Dinge, so oder so

 

Die Dinge der Woche (12. Dezember 2004)
  

  Gewalt und sexuelle Umtriebigkeit des Mannes gelten seit je als ein Movens der menschlichen Entwicklung. Schon in der Frühzeit zwickte es jeden Mann in den Lenden, wenn er daran dachte, das nur ein Steinwurf weit die schönsten Frauen für andere Männer Eintopf kochten und ihnen das Kopfkissen aufschüttelten. Mancher beneiderter Nachbar sah sich morgens mit zertrümmerten Schädel aufwachen. Und die Frau wechselte - nicht faul - den Besitzer. Heute ist das anders. Um eine Frau zu erobern, bedarf es keines Steinwurfs mehr. Oft reicht eine geschmeidig formulierte SMS. Doch für viele Männer ist dieses Vorgehen ungewohnt, weil ihre an Brutalität gewohnten Hände den Umgang mit den mikroskopisch kleinen Telefontasten verweigern. Zehntausende von Ratenkäufen, Kriege und ausserehelichen Affären wurden durch solche verirrten SMS-Mails bereits entfesselt.

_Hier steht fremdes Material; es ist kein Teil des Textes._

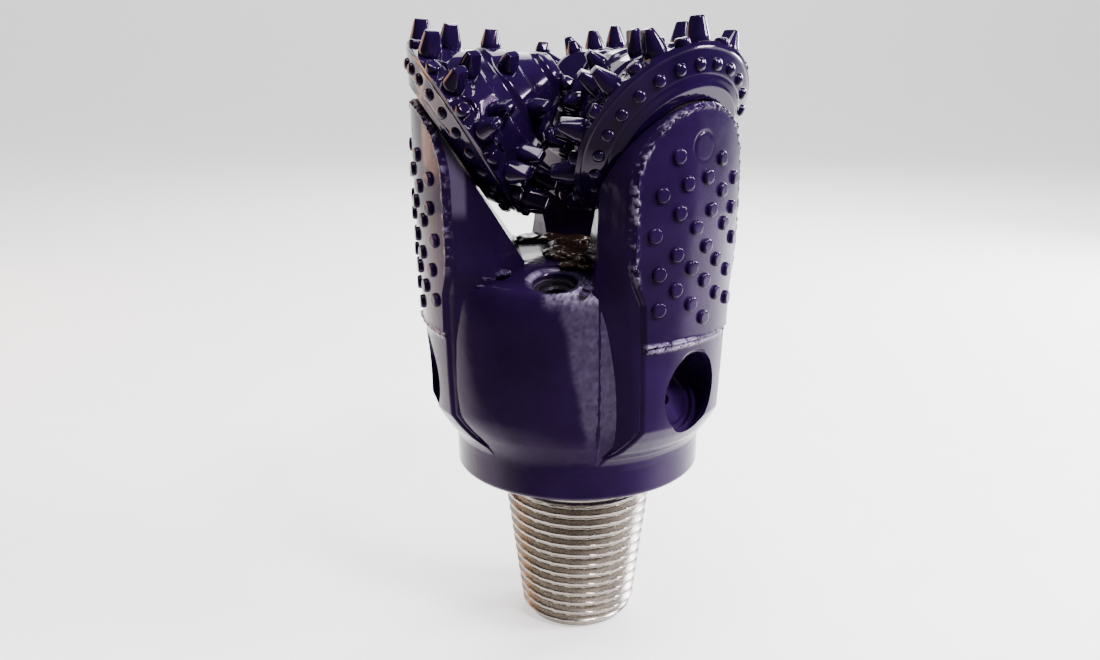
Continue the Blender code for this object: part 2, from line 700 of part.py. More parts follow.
def build_reservoir(number, parent):
    """Model the diaphragm, the cap and the snap ring of one reservoir."""
    mouth, inward = reservoir_axis()
    frame = empty(f"reservoir_frame_{number}", parent=parent)
    frame.matrix_local = between(mouth, mouth + inward)
    reach = RES_CHAMBER_DEPTH - 2.0
    outer = RES_CHAMBER_RADIUS - CLEAR
    cup = [
        (0.0, RES_FLOOR + reach - 1.4),
        (outer - 3.6, RES_FLOOR + reach - 1.6),
        (outer - 1.6, RES_FLOOR + reach - 4.0),
        (outer - 1.6, RES_FLOOR + CLEAR),
        (outer, RES_FLOOR + CLEAR),
        (outer, RES_FLOOR + reach - 3.4),
        (outer - 2.6, RES_FLOOR + reach),
        (0.0, RES_FLOOR + reach),
    ]
    tidy(mesh_object(f"diaphragm_{number}", lathe(cup, closed=False), RUBBER, frame))
    low, high = RES_FLOOR - CLEAR - CAP_THICK, RES_FLOOR - CLEAR
    rim = RES_RADIUS - CLEAR
    cap = [
        (CAP_TOP_HOLE, low + 1.2),
        (rim - 4.2, low + 1.2),
        (rim - 3.4, low),
        (rim, low),
        (rim, high),
        (CAP_TOP_HOLE, high),
    ]
    tidy(mesh_object(f"reservoir_cap_{number}", lathe(cap, 20), STEEL, frame))
    top = low - CLEAR
    ring = disc_profile(RES_RADIUS + RING_GROOVE - 0.25, top - RING_SECTION, top, RES_RADIUS - 2.0)
    snap = mesh_object(f"reservoir_ring_{number}", lathe(ring, 20), SPRING, frame)
    span = Vector((0.0, 0.0, top - RING_SECTION / 2))
    gap = box_mesh((0.0, -4.0, span.z - 4.0), (30.0, 4.0, span.z + 4.0))
    combine(snap, gap, "DIFFERENCE")
    tidy(snap)


def build_nozzle(number, parent):
    """Model one nozzle with its O-ring and retaining ring."""
    mouth, inward = nozzle_axis()
    frame = empty(f"nozzle_frame_{number}", parent=parent)
    frame.matrix_local = between(mouth + inward * POCKET_DEPTH, mouth)
    radius = POCKET_RADIUS - CLEAR
    waist = radius - 2 * NOZZLE_SEAL_SECTION + 0.2
    low = CLEAR
    body = [
        (NOZZLE_ENTRY, low),
        (radius, low),
        (radius, low + NOZZLE_STEP),
        (waist, low + NOZZLE_STEP),
        (waist, low + NOZZLE_STEP + 2 * NOZZLE_SEAL_SECTION + 0.6),
        (radius, low + NOZZLE_STEP + 2 * NOZZLE_SEAL_SECTION + 0.6),
        (radius, low + NOZZLE_LENGTH - 1.0),
        (radius - 1.0, low + NOZZLE_LENGTH),
        (NOZZLE_THROAT + 0.5, low + NOZZLE_LENGTH),
        (NOZZLE_THROAT, low + NOZZLE_LENGTH - 0.8),
        (NOZZLE_THROAT, low + NOZZLE_LENGTH * 0.62),
        (NOZZLE_ENTRY - 0.3, low + NOZZLE_LENGTH * 0.25),
    ]
    tidy(mesh_object(f"nozzle_{number}", lathe(body), CARBIDE, frame))
    centre = (waist + NOZZLE_SEAL_SECTION, low + NOZZLE_STEP + NOZZLE_SEAL_SECTION + 0.3)
    seal = ring_profile(centre, NOZZLE_SEAL_SECTION - 0.15, 5)
    tidy(mesh_object(f"nozzle_seal_{number}", lathe(seal), RUBBER, frame))
    start = low + NOZZLE_LENGTH + CLEAR
    ring = disc_profile(radius, start, start + NOZZLE_RING_SECTION, radius - 1.9)
    snap = mesh_object(f"nozzle_ring_{number}", lathe(ring), SPRING, frame)
    combine(snap, box_mesh((0.0, -3.0, start - 2.0), (20.0, 3.0, start + 4.0)), "DIFFERENCE")
    tidy(snap)


def build_pin():
    """Model the turned shank, make-up shoulder and rotary pin."""
    tip = PIN_BASE_RADIUS - (PIN_LENGTH - NECK_LENGTH) * PIN_TAPER
    profile = [
        (PIN_BORE, SHANK_TOP),
        (PIN_BORE, -PIN_LENGTH + 1.5),
        (PIN_BORE + 1.5, -PIN_LENGTH),
        (tip - 2.4, -PIN_LENGTH),
        (tip - 0.6, -PIN_LENGTH + 4.5),
        (PIN_BASE_RADIUS - 0.6, -NECK_LENGTH - 1.5),
        (PIN_BASE_RADIUS - 1.6, -NECK_LENGTH),
        (PIN_BASE_RADIUS - 1.6, -1.6),
        (PIN_BASE_RADIUS + 0.2, 0.0),
        (SHANK_RADIUS - SHOULDER_CHAMFER, 0.0),
        (SHANK_RADIUS, SHOULDER_CHAMFER),
        (SHANK_RADIUS, SHANK_TOP),
    ]
    return tidy(mesh_object("pin_shank", lathe(profile, 40), STEEL))


def main():
    """Build the whole bit."""
    clear_scene()
    build_pin()
    for number in range(1, LEG_COUNT + 1):
        turn = math.radians(FIRST_LEG + LEG_STEP * (number - 1))
        frame = empty(f"leg_frame_{number}", rotation=(0.0, 0.0, turn))
        build_leg(number, frame)
        axis = empty(f"journal_axis_{number}", parent=frame)
        axis.matrix_local = journal_frame()
        build_cone(number, axis)
        build_bearing(number, axis)
        build_plug(number, frame)
        build_reservoir(number, frame)
        build_nozzle(number, frame)


main()
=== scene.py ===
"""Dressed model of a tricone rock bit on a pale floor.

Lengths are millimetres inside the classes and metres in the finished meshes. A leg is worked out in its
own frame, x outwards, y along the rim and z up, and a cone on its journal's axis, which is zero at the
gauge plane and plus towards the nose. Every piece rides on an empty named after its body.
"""

from __future__ import annotations

import logging
import math
from dataclasses import dataclass, field
from enum import Enum

import bmesh
import bpy
import numpy as np
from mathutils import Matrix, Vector


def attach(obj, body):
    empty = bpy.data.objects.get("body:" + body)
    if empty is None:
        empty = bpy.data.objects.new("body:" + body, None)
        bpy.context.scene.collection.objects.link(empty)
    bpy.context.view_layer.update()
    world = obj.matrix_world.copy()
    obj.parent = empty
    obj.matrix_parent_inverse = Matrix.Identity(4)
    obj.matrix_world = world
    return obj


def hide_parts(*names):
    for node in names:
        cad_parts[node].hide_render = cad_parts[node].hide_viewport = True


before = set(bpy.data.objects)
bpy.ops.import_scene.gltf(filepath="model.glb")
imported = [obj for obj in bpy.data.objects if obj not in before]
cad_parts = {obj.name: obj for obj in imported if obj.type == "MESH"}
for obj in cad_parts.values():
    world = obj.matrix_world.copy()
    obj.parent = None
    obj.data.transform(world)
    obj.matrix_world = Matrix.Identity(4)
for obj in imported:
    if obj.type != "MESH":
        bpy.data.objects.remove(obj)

LOG = logging.getLogger("rock_bit")
MM = 0.001
Array = np.ndarray
Mat = bpy.types.Material
Obj = bpy.types.Object
Tree = bpy.types.NodeTree
Socket = bpy.types.NodeSocket
Tone = tuple[float, float, float]
WHITE: Tone = (1.0, 1.0, 1.0)

# Large odd numbers that stir a lattice cell and its seed into each other
HASH_X, HASH_Y, HASH_Z = 73856093, 19349663, 83492791
HASH_SEED, HASH_STIR = 2654435761, 1274126177


# Numbers on arrays


def smooth(x: Array, low: float, high: float) -> Array:
    """Rise from 0 at low to 1 at high along the cubic 3t^2 - 2t^3."""
    t = np.clip((np.asarray(x, float) - low) / (high - low), 0.0, 1.0)
    return t * t * (3.0 - 2.0 * t)


def bump(x: Array, centre: float, width: float) -> Array:
    """Return the bell exp(-((x - centre) / width)^2)."""
    return np.exp(-(((x - centre) / width) ** 2))


def lattice(cells: Array, seed: int) -> Array:
    """Hash whole-number cells into fixed values between 0 and 1.

    Args:
        cells: Whole numbers, three to a row.
        seed: Number that picks another pattern.

    Returns:
        One value for each row.
    """
    c = cells.astype(np.int64)
    mix = (c[..., 0] * HASH_X) ^ (c[..., 1] * HASH_Y) ^ (c[..., 2] * HASH_Z) ^ (seed * HASH_SEED)
    mix = (mix ^ (mix >> 13)) * HASH_STIR & 0xFFFFFFFF
    mix = (mix ^ (mix >> 16)) & 0xFFFFFF
    return mix / float(0xFFFFFF)


def noise(points: Array, size: float, seed: int = 0) -> Array:
    """Blend the eight lattice values round each point with cubic weights.

    Args:
        points: Positions in millimetres, three to a row.
        size: Side of a lattice cell.
        seed: Number that picks another pattern.

    Returns:
        Values between -1 and 1.
    """
    p = np.asarray(points, float) / size
    low = np.floor(p)
    f = p - low
    w = f * f * (3.0 - 2.0 * f)
    total = np.zeros(p.shape[:-1])
    for dx in (0, 1):
        for dy in (0, 1):
            for dz in (0, 1):
                weight = np.abs(1 - dx - w[..., 0]) * np.abs(1 - dy - w[..., 1]) * np.abs(1 - dz - w[..., 2])
                total += weight * lattice(low + np.array([dx, dy, dz]), seed)
    return total * 2.0 - 1.0


def rough(points: Array, size: float, seed: int = 0, octaves: int = 3) -> Array:
    """Add octaves of noise, each half as large and half as strong.

    Args:
        points: Positions in millimetres, three to a row.
        size: Side of the first octave's cells.
        seed: Number that picks another pattern.
        octaves: How many are added.

    Returns:
        One value for each row, spread about 0.
    """
    total = np.zeros(np.asarray(points).shape[:-1])
    for k in range(octaves):
        total += noise(points, size / 2**k, seed + k) / 2**k
    return total


def resample(path: Array, step: float) -> Array:
    """Walk a polyline at even steps of arc length.

    Args:
        path: Points of the line, two or three numbers to a row.
        step: Distance between the new points.

    Returns:
        The new points, both ends included.
    """
    length = np.concatenate([[0.0], np.cumsum(np.linalg.norm(np.diff(path, axis=0), axis=1))])
    count = max(2, int(round(length[-1] / step)) + 1)
    at = np.linspace(0.0, length[-1], count)
    return np.stack([np.interp(at, length, path[:, k]) for k in range(path.shape[1])], axis=1)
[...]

  Deshalb würden viele Männer gerne in archaischen Riten zurückfallen, wieder Steine werfen und Nebenbuhlern den Schädel zertrümmern. Sie dürfen das aber nur im Privatfernsehen und in der Vorweihnachtszeit. Vor dem Fest streifen sie mit ihren Kindern durch Spielzeugläden und streicheln zärtlich über Plastikpanzer und Maschinenpistolen. Im Lichterglanz der Wurstbuden verschaffen sie sich mit wuchtigen Ellbogenstössen Platz und wischen sich, wenn ihr Gegner wund auf dem Boden liegt, zufrieden die klebrigen Reste von Glühwein aus dem Bart.

  Natürlich gab es immer wieder Frauenrechtlerinnen, Pfarrer und Vegetarier, die dieses Verhalten als primitiv, ja anstössig empfinden. Dem wurde bisher von wissenschaftlicher Seite entgegengehalten, dass rauschhafter Eskapismus und erotische Entladung nun mal die von der Natur vorgegebenen Fixpunkte der maskulinen Existenz sind.

  Doch dieser Theorie ist jetzt endgültig der Boden entzogen worden. Seit der vergangenen Woche nähmlich tummeln sich im Münsteraner Zoo einige Meerschweinchen aus Bolivien. Münstersche MeerschweinchenDas "münstersche Meerschweinchen" unterscheide sich in seiner monogamen Lebensweise von allen anderen, erklärte Professor Norbert Sachser, Leiter der Abteilung für Verhaltensbiologie. Monogam! Sie haben richtig gehört. Bei keiner anderen der bislang 14 bekannten Meerschweinchenarten lebe ein Tier mit nur einem Partner zusammen. Im Gegenteil: SIe schwärmten aus, baggerten, rauchten und tranken, was das Zeug hält. Bei den neuen Kleinnagern aus Südamerika dagegen "spielten die Väter mit ihren Jungen, statt aggressiv auf sie zu reagieren", so Sachser. Ausserdem essen sie Gräser. Im Gespräch mit unserer Wissenschaftsredaktion zeigten sich die Meerschweinchen sichtlich beeindruckt von der Anteilnahme der Bevölkerung an ihrer Herkunft. Zugleich betonten sie, bisweilen durchaus ein Steak und ein Glas Rotwein zu geniessen.

  Eines ist klar: Die Entdeckung der münsterschen Meerschweinchen kommt einer Sensation gleich. Denn je grösser ein Säugetier ist, desto geringer ist die Wahrscheinlichkeit der Entdeckung einer neuen Art. So sind seit vielen Jahren keine neuen Männer mehr entdeckt worden. Unsere Wissenschaftsredaktion hat jedoch bereits einen Flug nach Bolivien gebucht. Gerüchten zufolge betätigen sich die Männer einer indigenen Art dort beim Geschirrspülen, während die Frauen auf die Weihnachtsmärkte gehen.